Stored items from a collection
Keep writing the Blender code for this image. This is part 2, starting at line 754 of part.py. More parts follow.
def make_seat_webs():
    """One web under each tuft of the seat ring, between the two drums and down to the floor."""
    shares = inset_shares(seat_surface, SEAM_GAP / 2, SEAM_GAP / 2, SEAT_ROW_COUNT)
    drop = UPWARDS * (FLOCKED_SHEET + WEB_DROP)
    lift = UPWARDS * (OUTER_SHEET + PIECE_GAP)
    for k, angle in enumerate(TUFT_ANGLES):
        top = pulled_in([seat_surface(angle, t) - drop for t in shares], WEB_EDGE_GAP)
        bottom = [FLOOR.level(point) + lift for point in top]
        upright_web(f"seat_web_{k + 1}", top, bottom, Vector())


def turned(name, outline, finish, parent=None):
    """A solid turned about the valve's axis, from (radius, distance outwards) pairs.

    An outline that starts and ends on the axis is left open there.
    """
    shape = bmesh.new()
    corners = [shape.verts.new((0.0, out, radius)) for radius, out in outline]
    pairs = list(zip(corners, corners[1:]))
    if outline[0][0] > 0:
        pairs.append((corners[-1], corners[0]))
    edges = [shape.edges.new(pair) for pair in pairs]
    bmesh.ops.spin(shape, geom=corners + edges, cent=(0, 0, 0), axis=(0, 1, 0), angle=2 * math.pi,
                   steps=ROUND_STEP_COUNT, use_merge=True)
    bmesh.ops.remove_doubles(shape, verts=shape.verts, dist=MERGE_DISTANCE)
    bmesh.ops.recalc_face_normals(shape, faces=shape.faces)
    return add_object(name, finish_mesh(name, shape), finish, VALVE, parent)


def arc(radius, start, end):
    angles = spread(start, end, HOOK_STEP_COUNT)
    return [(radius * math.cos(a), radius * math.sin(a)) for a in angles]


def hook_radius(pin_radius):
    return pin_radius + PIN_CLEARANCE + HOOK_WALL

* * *

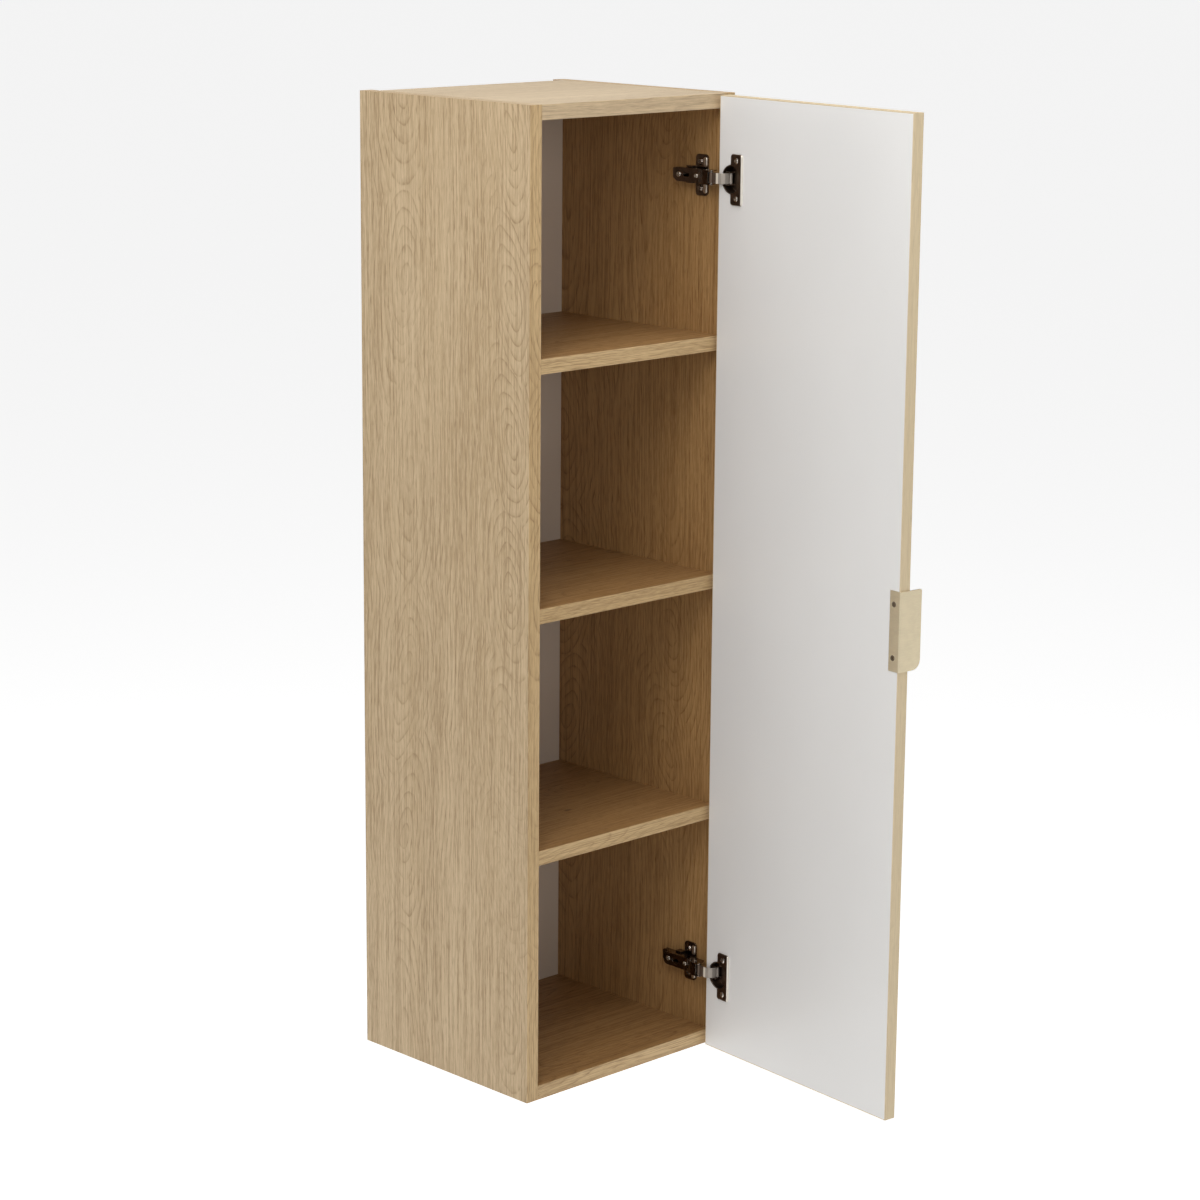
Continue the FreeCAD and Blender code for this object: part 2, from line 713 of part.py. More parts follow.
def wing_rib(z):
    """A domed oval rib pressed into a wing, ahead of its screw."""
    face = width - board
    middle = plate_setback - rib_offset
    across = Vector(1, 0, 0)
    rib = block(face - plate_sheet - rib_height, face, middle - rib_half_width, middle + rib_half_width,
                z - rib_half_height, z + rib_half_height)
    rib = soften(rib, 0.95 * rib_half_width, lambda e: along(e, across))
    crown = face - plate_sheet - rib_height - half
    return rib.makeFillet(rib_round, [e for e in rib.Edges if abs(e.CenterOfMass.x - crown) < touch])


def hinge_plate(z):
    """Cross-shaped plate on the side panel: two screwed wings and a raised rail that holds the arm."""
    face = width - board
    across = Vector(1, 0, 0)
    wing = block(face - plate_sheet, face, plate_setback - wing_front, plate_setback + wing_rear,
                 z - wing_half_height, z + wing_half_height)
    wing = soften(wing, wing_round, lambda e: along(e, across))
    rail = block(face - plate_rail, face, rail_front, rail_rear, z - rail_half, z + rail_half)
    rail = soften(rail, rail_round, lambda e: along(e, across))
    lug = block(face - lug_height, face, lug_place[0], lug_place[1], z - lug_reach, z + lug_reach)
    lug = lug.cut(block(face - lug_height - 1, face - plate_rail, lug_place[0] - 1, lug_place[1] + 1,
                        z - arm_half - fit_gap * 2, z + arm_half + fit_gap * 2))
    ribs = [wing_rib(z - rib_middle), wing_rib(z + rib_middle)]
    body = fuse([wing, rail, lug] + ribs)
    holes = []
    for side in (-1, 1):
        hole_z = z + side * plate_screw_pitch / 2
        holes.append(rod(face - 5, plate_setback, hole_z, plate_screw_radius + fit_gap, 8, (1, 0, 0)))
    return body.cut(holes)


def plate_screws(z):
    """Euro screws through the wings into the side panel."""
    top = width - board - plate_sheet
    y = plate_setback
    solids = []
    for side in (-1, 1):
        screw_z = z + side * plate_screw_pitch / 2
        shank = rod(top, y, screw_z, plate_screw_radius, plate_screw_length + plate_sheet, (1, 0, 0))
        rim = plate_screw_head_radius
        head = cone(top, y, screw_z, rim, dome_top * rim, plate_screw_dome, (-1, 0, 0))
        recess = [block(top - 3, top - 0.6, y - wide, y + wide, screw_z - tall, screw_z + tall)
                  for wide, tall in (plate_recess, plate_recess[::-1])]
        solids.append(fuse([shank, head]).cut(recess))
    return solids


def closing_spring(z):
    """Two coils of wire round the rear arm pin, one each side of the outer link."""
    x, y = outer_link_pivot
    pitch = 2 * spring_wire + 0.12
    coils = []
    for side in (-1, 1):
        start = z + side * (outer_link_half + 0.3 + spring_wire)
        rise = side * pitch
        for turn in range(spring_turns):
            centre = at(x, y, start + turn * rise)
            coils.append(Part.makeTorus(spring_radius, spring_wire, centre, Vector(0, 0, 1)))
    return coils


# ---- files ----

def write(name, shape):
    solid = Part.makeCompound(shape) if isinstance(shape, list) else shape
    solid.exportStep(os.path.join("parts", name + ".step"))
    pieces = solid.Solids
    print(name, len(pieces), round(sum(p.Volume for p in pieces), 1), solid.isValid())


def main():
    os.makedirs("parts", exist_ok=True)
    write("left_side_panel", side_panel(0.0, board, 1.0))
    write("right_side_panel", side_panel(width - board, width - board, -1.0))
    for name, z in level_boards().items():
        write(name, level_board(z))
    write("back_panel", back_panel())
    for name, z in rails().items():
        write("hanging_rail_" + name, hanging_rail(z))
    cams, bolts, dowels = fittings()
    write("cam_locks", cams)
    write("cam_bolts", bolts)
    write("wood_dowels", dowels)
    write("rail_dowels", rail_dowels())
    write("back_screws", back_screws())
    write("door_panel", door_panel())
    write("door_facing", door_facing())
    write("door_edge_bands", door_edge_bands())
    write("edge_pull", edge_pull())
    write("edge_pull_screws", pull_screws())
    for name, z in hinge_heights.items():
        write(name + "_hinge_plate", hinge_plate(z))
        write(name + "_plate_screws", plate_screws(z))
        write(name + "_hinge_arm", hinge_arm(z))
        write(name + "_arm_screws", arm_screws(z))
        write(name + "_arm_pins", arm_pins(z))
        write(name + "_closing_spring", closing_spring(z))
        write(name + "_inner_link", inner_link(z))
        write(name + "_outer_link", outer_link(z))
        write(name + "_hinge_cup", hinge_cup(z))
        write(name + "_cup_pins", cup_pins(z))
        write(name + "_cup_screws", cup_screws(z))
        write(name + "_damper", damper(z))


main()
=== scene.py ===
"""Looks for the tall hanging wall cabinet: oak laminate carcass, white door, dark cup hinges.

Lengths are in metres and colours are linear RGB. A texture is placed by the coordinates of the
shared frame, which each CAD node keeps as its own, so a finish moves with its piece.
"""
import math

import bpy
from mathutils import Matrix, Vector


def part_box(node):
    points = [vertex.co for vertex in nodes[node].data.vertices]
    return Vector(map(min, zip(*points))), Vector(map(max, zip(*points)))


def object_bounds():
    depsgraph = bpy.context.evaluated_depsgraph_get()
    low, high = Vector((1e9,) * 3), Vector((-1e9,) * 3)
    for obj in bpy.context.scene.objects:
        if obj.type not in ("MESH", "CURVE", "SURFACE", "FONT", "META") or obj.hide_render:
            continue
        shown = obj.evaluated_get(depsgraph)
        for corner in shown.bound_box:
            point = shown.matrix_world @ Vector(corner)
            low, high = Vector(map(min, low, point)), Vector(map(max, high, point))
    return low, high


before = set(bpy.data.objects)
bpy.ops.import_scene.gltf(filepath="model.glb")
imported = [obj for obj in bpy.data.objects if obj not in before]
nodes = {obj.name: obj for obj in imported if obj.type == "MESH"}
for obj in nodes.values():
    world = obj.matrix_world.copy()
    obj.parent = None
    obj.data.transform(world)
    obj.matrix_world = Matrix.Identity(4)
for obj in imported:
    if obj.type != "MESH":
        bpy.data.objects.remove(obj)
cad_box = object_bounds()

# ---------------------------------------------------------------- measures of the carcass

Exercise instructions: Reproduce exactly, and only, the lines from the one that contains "Continue the FreeCAD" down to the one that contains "return body.cut(holes)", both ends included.

Response to this exercise:
Continue the FreeCAD and Blender code for this object: part 2, from line 713 of part.py. More parts follow.
def wing_rib(z):
    """A domed oval rib pressed into a wing, ahead of its screw."""
    face = width - board
    middle = plate_setback - rib_offset
    across = Vector(1, 0, 0)
    rib = block(face - plate_sheet - rib_height, face, middle - rib_half_width, middle + rib_half_width,
                z - rib_half_height, z + rib_half_height)
    rib = soften(rib, 0.95 * rib_half_width, lambda e: along(e, across))
    crown = face - plate_sheet - rib_height - half
    return rib.makeFillet(rib_round, [e for e in rib.Edges if abs(e.CenterOfMass.x - crown) < touch])


def hinge_plate(z):
    """Cross-shaped plate on the side panel: two screwed wings and a raised rail that holds the arm."""
    face = width - board
    across = Vector(1, 0, 0)
    wing = block(face - plate_sheet, face, plate_setback - wing_front, plate_setback + wing_rear,
                 z - wing_half_height, z + wing_half_height)
    wing = soften(wing, wing_round, lambda e: along(e, across))
    rail = block(face - plate_rail, face, rail_front, rail_rear, z - rail_half, z + rail_half)
    rail = soften(rail, rail_round, lambda e: along(e, across))
    lug = block(face - lug_height, face, lug_place[0], lug_place[1], z - lug_reach, z + lug_reach)
    lug = lug.cut(block(face - lug_height - 1, face - plate_rail, lug_place[0] - 1, lug_place[1] + 1,
                        z - arm_half - fit_gap * 2, z + arm_half + fit_gap * 2))
    ribs = [wing_rib(z - rib_middle), wing_rib(z + rib_middle)]
    body = fuse([wing, rail, lug] + ribs)
    holes = []
    for side in (-1, 1):
        hole_z = z + side * plate_screw_pitch / 2
        holes.append(rod(face - 5, plate_setback, hole_z, plate_screw_radius + fit_gap, 8, (1, 0, 0)))
    return body.cut(holes)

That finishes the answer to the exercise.